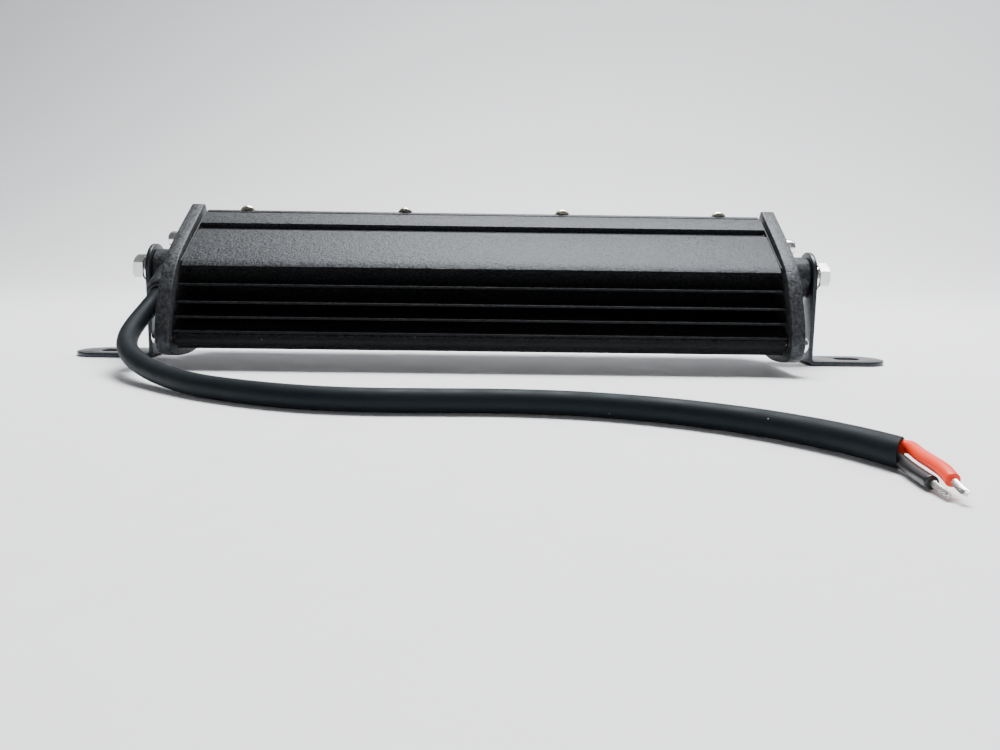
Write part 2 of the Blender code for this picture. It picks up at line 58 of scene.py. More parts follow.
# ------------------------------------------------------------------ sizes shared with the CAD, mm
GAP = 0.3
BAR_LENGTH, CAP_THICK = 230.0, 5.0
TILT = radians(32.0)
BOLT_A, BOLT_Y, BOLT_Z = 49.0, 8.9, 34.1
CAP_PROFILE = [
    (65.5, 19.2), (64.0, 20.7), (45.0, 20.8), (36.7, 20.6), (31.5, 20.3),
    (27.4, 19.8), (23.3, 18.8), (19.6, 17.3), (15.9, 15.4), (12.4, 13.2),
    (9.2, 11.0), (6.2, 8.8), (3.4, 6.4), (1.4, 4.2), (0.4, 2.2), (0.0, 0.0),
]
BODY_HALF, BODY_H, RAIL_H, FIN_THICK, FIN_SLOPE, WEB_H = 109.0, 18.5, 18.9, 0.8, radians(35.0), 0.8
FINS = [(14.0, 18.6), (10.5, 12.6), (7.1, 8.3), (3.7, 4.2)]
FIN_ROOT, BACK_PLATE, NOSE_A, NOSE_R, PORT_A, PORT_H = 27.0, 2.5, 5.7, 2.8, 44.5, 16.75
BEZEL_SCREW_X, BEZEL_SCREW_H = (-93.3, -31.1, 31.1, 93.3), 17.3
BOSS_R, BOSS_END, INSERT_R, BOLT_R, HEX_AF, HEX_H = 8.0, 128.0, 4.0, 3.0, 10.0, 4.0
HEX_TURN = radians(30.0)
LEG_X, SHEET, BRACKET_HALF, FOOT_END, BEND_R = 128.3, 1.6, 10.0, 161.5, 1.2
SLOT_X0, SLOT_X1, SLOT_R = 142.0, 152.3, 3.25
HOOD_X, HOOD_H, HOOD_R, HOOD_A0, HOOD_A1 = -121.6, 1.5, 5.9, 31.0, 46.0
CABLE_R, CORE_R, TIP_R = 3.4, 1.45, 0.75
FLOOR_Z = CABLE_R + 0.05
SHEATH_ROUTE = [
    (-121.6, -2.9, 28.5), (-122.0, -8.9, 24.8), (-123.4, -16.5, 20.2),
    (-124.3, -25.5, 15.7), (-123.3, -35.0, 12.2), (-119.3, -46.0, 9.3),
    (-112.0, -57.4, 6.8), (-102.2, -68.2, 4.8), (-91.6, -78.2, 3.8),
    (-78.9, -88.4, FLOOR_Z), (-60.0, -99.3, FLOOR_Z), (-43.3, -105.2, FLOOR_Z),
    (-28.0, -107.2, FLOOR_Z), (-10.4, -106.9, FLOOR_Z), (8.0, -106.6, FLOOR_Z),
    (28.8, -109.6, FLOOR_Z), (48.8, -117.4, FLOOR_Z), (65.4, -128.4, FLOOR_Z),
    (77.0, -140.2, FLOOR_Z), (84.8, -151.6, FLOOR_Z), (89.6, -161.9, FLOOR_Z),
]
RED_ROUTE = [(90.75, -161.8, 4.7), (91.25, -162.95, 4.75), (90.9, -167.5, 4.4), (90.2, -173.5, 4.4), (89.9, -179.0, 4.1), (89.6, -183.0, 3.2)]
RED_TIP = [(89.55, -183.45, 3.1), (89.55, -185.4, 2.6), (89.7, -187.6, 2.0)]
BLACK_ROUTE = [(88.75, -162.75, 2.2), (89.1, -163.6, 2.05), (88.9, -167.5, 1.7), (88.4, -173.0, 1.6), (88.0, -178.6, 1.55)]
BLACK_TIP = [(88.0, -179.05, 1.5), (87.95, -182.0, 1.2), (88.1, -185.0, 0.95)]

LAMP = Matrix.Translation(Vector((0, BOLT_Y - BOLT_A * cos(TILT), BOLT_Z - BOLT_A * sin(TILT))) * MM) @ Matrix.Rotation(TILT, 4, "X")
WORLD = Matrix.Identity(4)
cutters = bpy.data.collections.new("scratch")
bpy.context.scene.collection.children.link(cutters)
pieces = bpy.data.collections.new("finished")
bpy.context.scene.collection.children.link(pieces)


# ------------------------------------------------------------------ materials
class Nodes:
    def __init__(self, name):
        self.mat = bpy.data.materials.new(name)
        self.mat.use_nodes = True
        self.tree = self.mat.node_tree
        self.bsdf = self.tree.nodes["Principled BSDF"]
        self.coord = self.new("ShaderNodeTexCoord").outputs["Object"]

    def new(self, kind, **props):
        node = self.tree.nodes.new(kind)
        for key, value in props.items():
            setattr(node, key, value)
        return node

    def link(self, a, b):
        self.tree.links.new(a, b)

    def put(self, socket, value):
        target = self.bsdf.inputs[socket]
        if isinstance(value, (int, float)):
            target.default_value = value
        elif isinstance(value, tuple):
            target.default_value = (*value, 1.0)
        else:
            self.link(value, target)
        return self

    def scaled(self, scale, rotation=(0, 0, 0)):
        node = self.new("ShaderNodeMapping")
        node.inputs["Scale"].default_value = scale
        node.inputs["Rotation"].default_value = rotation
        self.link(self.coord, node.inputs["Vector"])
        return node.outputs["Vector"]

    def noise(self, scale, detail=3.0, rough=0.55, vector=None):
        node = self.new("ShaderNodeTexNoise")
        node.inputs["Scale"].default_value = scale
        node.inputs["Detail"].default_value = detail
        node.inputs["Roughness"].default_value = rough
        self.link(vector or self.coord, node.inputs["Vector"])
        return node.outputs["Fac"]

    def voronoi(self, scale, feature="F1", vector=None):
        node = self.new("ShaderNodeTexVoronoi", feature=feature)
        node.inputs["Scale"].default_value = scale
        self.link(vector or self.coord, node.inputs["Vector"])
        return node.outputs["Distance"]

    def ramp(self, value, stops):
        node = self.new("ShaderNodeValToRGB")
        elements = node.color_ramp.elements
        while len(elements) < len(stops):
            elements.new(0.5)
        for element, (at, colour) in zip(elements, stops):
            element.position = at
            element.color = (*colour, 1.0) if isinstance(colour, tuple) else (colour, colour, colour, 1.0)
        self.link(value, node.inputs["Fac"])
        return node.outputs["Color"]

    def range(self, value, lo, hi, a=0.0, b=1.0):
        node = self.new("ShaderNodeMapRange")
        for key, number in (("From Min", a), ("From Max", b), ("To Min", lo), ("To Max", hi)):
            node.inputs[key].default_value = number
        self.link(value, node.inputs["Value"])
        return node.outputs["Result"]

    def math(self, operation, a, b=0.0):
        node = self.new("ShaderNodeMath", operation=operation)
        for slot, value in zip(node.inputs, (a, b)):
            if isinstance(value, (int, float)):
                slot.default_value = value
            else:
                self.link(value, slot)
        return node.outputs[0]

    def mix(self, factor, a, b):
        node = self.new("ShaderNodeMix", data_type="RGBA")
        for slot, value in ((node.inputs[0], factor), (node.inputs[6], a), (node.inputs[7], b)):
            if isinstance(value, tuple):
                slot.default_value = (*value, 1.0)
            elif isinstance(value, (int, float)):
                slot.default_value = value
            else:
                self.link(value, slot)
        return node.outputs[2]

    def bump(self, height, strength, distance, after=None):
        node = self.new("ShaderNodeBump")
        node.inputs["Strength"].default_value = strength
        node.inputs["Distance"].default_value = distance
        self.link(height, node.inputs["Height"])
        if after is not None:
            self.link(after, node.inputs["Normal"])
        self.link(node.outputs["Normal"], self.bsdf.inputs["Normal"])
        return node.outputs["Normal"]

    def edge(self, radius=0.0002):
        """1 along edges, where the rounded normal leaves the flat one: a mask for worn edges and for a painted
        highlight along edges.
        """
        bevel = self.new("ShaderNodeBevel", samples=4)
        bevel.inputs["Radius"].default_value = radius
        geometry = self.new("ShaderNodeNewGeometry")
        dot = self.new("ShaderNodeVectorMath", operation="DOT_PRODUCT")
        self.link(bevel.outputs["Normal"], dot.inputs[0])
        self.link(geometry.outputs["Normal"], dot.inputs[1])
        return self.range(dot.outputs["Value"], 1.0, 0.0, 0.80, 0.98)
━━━
### Task prompt
Return the number of lines that include the word "scene", and nothing else.

### Output for this task
3